Park Slope Drivers Are Getting Ticketed More Than Anyone Else in the City
Looks like Park Slope’s crackdown of reckless drivers isn’t going away any time soon—since they started sending out cops as undercover pedestrians back in January, the NYPD has issued 63 tickets for failure to yield. For context, over the course of January, Carroll Gardens cops issued two.
“The 78th is the NYPD’s number one Vision Zero precinct,” said a member of pedestrian safety group Right of Way. “Still, just one ticket a day for failure to yield, thus far in 2014, is pretty slim.”
The neighborhood has been a major focus of De Blasio’s Vision Zero program thanks in part to the activism of Amy Cohen and Gary Eckstein, whose 12-year-old son was killed by a car on Prospect Park West back in October (the speed limit on the road has since been lowered).

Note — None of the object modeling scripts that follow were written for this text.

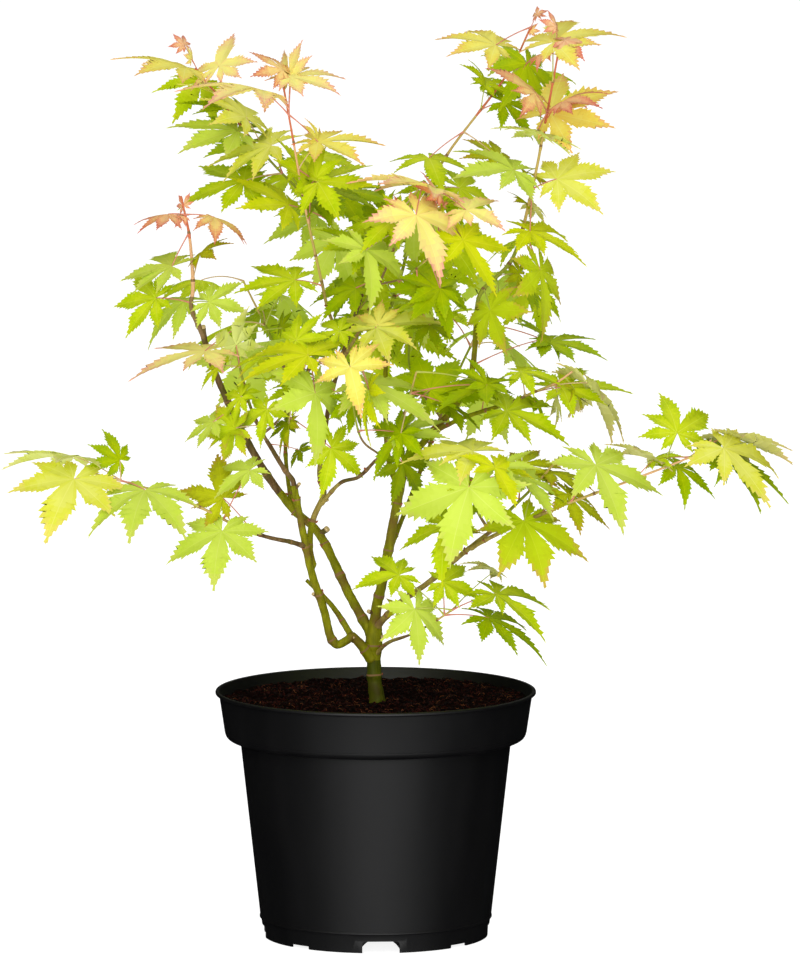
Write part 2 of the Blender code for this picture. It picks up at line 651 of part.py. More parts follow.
def build_soil(home, mat, stand):
    edge = collar_r(SOIL_EDGE_Z, WALL) - GAP - 0.2
    top = [(0, SOIL_Z), (SOIL_PAD_R, SOIL_Z), (24, SOIL_Z + 0.6), (42, SOIL_Z), (60, SOIL_Z - 1.4),
           (76, SOIL_Z - 3), (edge, SOIL_EDGE_Z)]
    low = COLLAR_Z + WALL + GAP
    side = [(collar_r(low + 3, WALL) - 2.4 - GAP, low + 0.6), (wall_r(low, WALL) - 0.6, low + 0.2),
            (wall_r(COLLAR_Z - 4, WALL) - GAP - 0.1, COLLAR_Z - 4), (wall_r(16, WALL) - GAP - 0.1, 16),
            (WALL_LOW_R - WALL - 4, FLOOR_Z + WALL + GAP), (0, FLOOR_Z + WALL + GAP)]
    soil = baked(turned("soil turning", top + side, home, mat, stand), "soil", home, mat, stand)
    for vert in soil.data.vertices:
        radius = math.hypot(vert.co.x, vert.co.y) / MM
        if vert.co.z > (SOIL_EDGE_Z - 0.5) * MM and radius > SOIL_PAD_R + 2:
            lump = noise.noise(Vector((vert.co.x, vert.co.y, 0.0)) * 60.0 + Vector((3.1, 7.7, SEED)))
            vert.co.z += SOIL_LUMP * MM * lump * (0.4 if radius > 85 else 1.0)
    return soil


# ---------------------------------------------------------------- the plant

def build_limbs(home, guides, mat, stand, neighbours):
    """Every limb as its own solid, cut clear of the limb that it leaves."""
    drawn = {}
    for name, manner, carrier, bends, sizes in LIMBS:
        lead = None
        if manner == "tip":
            line, _ = drawn[carrier]
            lead = (line[-1] - line[-2]).normalized()
            bends = (line[-1] + lead * (GAP + 0.05), *bends)
        elif manner is None:
            lead = Vector((0, 0, 1))
        line = course(bends, lead)
        drawn[name] = (line, taper(line, sizes))
    for name, manner, carrier, _, _ in LIMBS:
        line, radii = drawn[name]
        limb = rod(name, line, radii, home, mat, stand)
        if manner == "side":
            for near in near_limbs(name, carrier):
                other, girth = drawn[near]
                guide = rod(f"{near} clearance", other, girth, guides, parent=stand, extra=GAP)
                boolean(limb, f"clear of {near}", "DIFFERENCE", operand=guide)
                apply_modifiers(limb)
                bpy.data.objects.remove(guide, do_unlink=True)
            keep_largest(limb.data)
        neighbours.add_rod(line, radii, name)
    return drawn


def near_limbs(name, carrier):
    """The limb that carries this one, and those that share its joint and stand before it."""
    order = [limb[0] for limb in LIMBS]
    joint = [carrier]
    for other, manner, base, _, _ in LIMBS:
        if other == name:
            continue
        follows = manner == "tip" and base == carrier
        shares_flank = manner == "side" and base == carrier and order.index(other) < order.index(name)
        if follows or shares_flank:
            joint.append(other)
    return joint


def main():
    clear_scene()
    home = collection("potted Japanese maple")
    guides = collection("cutters and guides")
    mats = {name: material(name) for name in LOOKS}
    stand = add("stand", None, home)
    stand.location = (POT_X * MM, POT_Y * MM, 0)

    build_pot(home, guides, mats["pot"], stand)
    build_soil(home, mats["soil"], stand)

    neighbours = Neighbours()
    drawn = build_limbs(home, guides, mats["wood"], stand, neighbours)

    triangle = bpy.data.curves.new("three-sided section", "CURVE")
    triangle.dimensions = "2D"
    outline = triangle.splines.new("POLY")
    outline.points.add(2)
    for i, point in enumerate(outline.points):
        angle = math.radians(90 + 120 * i)
        point.co = (MM * math.cos(angle), MM * math.sin(angle), 0, 1)
    outline.use_cyclic_u = True
    section = add("three-sided section", triangle, guides)
    section.hide_render = True
    section.display_type = "WIRE"

    stems = {}
    for name, bough, twigs in MASSES:
        line, radii = drawn[bough]
        lead = (line[-1] - line[-2]).normalized()
        root = line[-1] + lead * (GAP + 0.05)
        stems[name] = draw_twigs(name, twigs, root, lead, radii[-1], neighbours)
    leaves = {name: grow_leaves(name, twigs, stems[name], neighbours) for name, _, twigs in MASSES}
    for name in stems:
        build_mass(name, stems[name], leaves[name], home, section, mats["leaves"], stand)
    bpy.data.objects.remove(section, do_unlink=True)


main()
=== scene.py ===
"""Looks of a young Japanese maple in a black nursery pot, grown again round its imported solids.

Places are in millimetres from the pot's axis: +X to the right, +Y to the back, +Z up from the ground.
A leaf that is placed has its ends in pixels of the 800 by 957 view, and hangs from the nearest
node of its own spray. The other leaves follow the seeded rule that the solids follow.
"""
import math
import random

import bmesh
import bpy
import numpy as np
from mathutils import Matrix, Vector, noise


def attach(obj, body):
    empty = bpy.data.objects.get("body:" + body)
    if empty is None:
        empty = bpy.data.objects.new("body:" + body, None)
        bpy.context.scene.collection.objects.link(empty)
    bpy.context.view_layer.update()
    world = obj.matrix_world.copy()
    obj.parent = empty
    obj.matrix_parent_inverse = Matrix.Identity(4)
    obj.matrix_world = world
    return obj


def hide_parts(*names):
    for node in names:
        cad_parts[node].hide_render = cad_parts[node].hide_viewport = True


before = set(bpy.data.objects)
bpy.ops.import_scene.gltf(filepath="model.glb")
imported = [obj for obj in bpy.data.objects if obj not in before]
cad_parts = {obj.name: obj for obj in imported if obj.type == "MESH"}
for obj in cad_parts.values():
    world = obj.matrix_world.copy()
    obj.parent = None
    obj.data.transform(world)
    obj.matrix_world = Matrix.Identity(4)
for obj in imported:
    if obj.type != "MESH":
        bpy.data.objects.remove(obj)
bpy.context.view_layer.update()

MM = 0.001
SEED = 7
SHARP, POT_SHARP = 60.0, 32.0    # degrees between faces at which an edge shows
FRAME_W, FRAME_H = 800, 957

# where the pot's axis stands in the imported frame, and the camera from that axis
POT_X, POT_Y = -17.0, -25.0
EYE = Vector((14.4, -6000.0, 1040.0))
EYE_DIP = 0.1271             # radians below level
EYE_PIXELS = 10227.0         # focal length in pixels of the view
TOWARD = Vector((0, -math.cos(EYE_DIP), math.sin(EYE_DIP)))      # from the plant to the camera
SENSOR = 36.0                # the longer side of the camera's frame
CLIP_END = 50.0              # metres

# studio, in metres: half the floor's width, then each lamp's place, width, height and watts
FLOOR_REACH = 20.0
LAMP_AIM = Vector((0, 0, 0.3))
LAMPS = {
    "key": ((-0.4, -2.9, 1.9), 2.8, 2.4, 45),
    "low fill": ((0.15, -3.3, 0.3), 4.0, 1.8, 52),
    "top": ((0.3, 1.2, 2.6), 2.4, 2.4, 14),
}

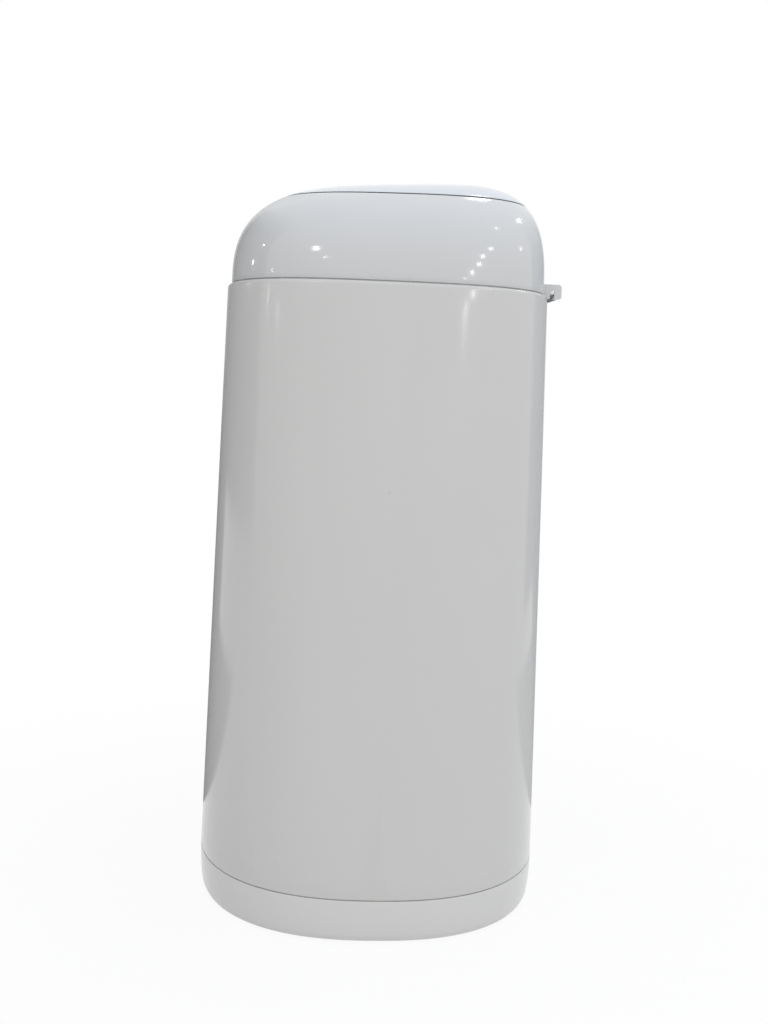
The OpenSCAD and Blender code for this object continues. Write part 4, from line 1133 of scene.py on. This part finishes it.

This particular crackdown focuses on the ubiquitous problem of cars that fail to give the right of way to pedestrians in a crosswalk, and Park Slope Street Safety Parternship’s founder told Brooklyn Paper, “I think it’s great that they’re out there turning this into a regular enforcement detail. I don’t think they would be doing things if the deputy inspector thought they didn’t have the manpower to adequately staff them.”
Which all leads to an obvious follow-up question—when are they going to start doing this everywhere else?